Frappé d'appel, ce jugement à fait l'objet d'un « déclinatoire de compétence » du Préfet de l'Essonne, visant à désaisir la Cour d'Appel de Paris au profit du tribunal administratif.
Par sa décision rendue le 19 mars 2007, le Tribunal des Conflits a sanctionné les ingérences du gouvernement à travers la Préfecture de l'Essonne.
Après la condamnation par la cour de Justice de la Communauté Européenne de l'ordonnance excluant les moins de 26 ans des calculs des effectifs des entreprises et la décision de la cour européenne des Droits de l'Homme concernant le système des heures d'équivalences, il s'agit du troisième exemple en deux mois où les normes internationales s'opposent au recul du droit du travail Français.
Le jugement de départage prononcé le 19 avril 2007 à Romans, dossier défendu par un militant CGT :
- indique que « le régime du CNE tel qu'il résulte de l'ordonnance critiquée est incompatible avec les exigences du droit international ».
- cite le rapport au président de la République comme suit : « l'employeur (...) hésite à embaucher de façon pérenne (...) en raison de la volatilité de l'économie (...) par crainte des incertitudes inhérentes à la rupture ». Le jugement considère donc « la durée raisonnable de la période de consolidation doit s'apprécier à la lumière de la situation économique du secteur d'activité de l'employeur... Or une durée de deux ans quel que soit le poste occupé apparaît contraire aux traditions de droits internes ou comparés ». « En cas de convention collective la durée moyenne est de l'ordre de un à six mois » (...) « le contrat CNE la prévoyant pour deux ans, son caractère raisonnable apparaît discutable ».
- Et le jugement de citer l'exemple du Royaume Uni « dont le marché est plus souple que le marché français dans une économie plus libérale, à récemment allongé la période d'essai de 6 mois à un an maximum.
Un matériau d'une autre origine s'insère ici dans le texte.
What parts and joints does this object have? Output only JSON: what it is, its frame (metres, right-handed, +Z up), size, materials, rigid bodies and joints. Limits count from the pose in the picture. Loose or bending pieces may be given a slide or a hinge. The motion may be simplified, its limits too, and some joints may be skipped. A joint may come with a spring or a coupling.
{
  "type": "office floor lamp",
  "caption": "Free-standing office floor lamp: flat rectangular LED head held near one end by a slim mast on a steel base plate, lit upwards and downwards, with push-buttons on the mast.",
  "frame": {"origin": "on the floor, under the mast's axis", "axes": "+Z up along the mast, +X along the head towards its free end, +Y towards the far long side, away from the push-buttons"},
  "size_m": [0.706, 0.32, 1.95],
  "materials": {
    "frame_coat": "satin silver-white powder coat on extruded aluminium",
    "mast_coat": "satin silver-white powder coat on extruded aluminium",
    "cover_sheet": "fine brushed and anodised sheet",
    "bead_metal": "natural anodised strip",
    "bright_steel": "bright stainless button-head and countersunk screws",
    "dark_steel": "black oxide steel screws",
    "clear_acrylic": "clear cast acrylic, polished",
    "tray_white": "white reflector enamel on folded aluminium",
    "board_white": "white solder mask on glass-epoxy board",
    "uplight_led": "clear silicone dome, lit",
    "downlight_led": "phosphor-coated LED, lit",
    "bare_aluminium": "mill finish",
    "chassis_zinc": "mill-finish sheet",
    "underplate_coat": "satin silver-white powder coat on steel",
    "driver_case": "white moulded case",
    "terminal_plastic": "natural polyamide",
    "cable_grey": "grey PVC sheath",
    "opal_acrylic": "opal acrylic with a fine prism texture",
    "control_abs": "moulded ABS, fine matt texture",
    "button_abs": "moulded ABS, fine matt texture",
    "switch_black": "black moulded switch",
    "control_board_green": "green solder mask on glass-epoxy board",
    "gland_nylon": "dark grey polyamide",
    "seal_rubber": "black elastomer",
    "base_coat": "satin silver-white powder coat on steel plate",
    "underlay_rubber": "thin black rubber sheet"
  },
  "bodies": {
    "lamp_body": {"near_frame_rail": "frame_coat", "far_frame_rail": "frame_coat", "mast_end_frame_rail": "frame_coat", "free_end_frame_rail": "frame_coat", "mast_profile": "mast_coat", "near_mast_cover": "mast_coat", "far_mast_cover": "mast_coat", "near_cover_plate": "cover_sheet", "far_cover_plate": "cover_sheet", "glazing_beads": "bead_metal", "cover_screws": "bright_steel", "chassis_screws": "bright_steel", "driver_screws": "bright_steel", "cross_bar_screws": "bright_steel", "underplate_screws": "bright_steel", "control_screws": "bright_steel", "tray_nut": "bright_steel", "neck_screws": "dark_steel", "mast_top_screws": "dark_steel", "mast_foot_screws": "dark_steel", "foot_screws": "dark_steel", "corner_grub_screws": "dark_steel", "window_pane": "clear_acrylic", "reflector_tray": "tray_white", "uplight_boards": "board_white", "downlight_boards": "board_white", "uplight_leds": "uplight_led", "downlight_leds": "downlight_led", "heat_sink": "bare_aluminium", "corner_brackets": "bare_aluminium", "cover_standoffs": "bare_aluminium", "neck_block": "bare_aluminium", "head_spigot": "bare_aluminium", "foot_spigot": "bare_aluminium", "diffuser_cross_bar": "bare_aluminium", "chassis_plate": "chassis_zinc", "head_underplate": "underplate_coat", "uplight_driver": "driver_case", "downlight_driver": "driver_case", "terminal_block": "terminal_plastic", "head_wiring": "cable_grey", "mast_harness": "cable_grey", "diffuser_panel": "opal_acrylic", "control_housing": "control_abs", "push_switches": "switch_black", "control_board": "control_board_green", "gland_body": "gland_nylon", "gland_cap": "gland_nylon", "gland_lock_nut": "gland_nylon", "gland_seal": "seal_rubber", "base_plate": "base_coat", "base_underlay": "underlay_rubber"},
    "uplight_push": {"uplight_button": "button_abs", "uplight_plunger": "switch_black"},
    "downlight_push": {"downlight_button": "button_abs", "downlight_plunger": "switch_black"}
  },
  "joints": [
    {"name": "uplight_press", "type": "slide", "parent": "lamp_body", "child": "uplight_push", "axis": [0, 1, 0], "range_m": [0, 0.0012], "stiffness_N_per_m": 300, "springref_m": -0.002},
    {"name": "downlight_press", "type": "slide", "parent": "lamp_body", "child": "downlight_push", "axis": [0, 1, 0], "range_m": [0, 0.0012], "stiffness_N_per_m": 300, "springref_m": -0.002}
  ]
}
Ainsi une durée de deux ans uniforme, fixé d'autorité par la loi (...) est obligatoirement déraisonnable au sens de la convention de l'OIT ».
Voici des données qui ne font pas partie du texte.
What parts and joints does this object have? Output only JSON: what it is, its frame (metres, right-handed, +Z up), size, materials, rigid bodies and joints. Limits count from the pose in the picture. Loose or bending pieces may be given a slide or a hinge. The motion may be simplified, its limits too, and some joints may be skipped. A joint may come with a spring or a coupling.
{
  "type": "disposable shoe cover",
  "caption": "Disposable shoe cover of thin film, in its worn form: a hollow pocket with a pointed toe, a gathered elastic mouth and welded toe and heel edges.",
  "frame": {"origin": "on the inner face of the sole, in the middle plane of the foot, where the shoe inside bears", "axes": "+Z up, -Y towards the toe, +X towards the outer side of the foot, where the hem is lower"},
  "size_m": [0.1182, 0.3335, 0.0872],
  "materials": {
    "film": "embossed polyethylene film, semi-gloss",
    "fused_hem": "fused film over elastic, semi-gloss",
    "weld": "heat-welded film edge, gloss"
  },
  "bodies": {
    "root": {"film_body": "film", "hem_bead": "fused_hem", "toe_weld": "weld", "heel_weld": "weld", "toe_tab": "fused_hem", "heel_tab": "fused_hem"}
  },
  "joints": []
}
- « (...) En l'absence de motif allégué lors du licenciement litigieux, celui ci sera considéré sans cause réelle et sérieuse ».
Par ces motifs le conseil :
« dit que l'ordonnance du 02/08/2005 instituant le contrat nouvelle embauche ne respecte pas la convention 158 de l'OIT du 22/06/1982. »
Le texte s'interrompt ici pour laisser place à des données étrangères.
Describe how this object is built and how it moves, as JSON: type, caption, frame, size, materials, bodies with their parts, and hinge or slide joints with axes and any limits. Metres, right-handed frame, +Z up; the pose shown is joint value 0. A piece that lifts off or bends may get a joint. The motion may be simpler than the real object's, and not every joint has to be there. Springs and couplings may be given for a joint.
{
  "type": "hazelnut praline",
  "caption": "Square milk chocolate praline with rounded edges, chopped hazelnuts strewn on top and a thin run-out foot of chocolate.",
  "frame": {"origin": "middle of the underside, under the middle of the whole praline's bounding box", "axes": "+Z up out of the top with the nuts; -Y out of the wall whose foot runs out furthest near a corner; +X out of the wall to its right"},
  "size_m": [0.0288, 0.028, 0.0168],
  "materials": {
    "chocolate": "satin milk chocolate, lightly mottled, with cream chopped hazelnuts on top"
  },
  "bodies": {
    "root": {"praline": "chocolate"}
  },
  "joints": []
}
- « dit que le contrat intervenu le 26/09/2005 est un contrat à durée indéterminée. »
- « dit que le licenciement intervenu le 06/02/2006 n'a pas de cause réelle et sérieuse et que la procédure préalable n'a pas été respectée. « En conséquence, condamne l'employeur... a payer la somme de 1000 € à titre d'indemnité au salarié ».
Après le jugement de la cour Européenne des Droits de l'Homme sur les heures d'équivalences, dossier monté par un militant CGT de Romans, après le jugement de notre conseil de Prud'hommes sur le lundi de Pentecôte, cette fois c'est l'enterrement du CNE.
Ce jugement va faire jurisprudence, peut et doit être utilisé par tous les défenseurs des travailleurs pour faire définitivement tombé ce contrat précaire par excellence.
Vous pouvez participer à ce combat en faisant circuler cette information.